The company is structured as a REIT, and its monthly dividends are supported by the cash flow from over 6,500 real estate properties owned under long-term lease agreements with commercial tenants.

To date, the company has declared 640 consecutive common stock monthly dividends throughout its 54-year operating history and increased the dividend 122 times since Realty Income’s public listing in 1994 and is a top real estate member of the S&P 500 Dividend Aristocrats index.

Investors receive a 6.65% distribution monthly. The Royal Bank of Canada has set its price target at $67. The consensus target is $63.36. The shares closed trading Tuesday at $47.38.


This company remains a solid and safe retail total return play despite some rough public relations issues earlier this year. Target Corp. (NYSE: TGT) operates as a general merchandise retailer in the United States. The company offers apparel for women, men, boys, girls, toddlers, and infants and newborns. It also offers jewelry, accessories, and shoes, as well as beauty and personal care, baby gear, cleaning, paper products and pet supplies.
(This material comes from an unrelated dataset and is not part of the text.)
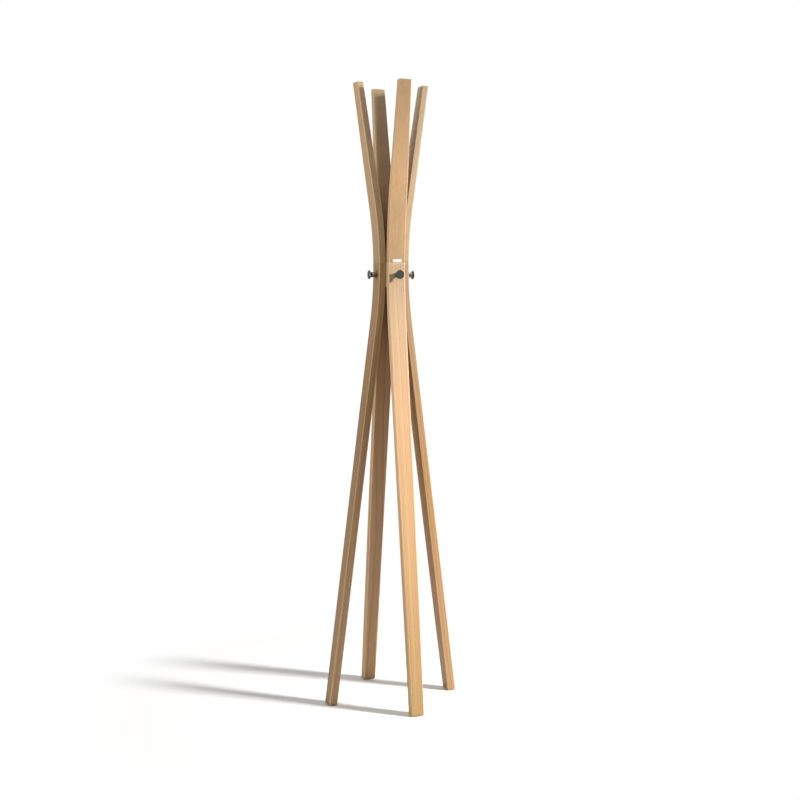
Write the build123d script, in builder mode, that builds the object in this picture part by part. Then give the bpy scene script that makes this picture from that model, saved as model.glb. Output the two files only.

Target also provides dry grocery, dairy, frozen food, beverages, candy, snacks, deli, bakery, meat, and food service; electronics, which includes video game hardware and software, toys, entertainment, sporting goods, and luggage; and furniture, lighting, storage, kitchenware, small appliances, home décor, bed and bath, home improvement, school/office supplies, greeting cards, and party supplies, and other seasonal merchandise.

In addition, the company sells merchandise through periodic design and creative partnerships, and shop-in-shop experience; and in-store amenities. Further, it sells its products through its stores; and digital channels, including

The company suffered a “Bud Light” moment this year after some merchandising of LGBTQ products struck a nerve with some shoppers. While not as bad as the beer giants conundrum, it still proved to be a huge negative that has seemingly subsided some.

Target shareholders receive a 4.05% dividend. Jefferies has a huge $165 target price. The consensus target is $149.66. The shares closed Tuesday’s session at $110.79.

These seven top Dividend Aristocrats all are trading at very reasonable levels, pay dependable dividends and are solid and safe ideas despite facing some headwinds this year. They will not only likely hold up if the big selling does return, but offer outstanding total return potential in 2023 and 2024 as well.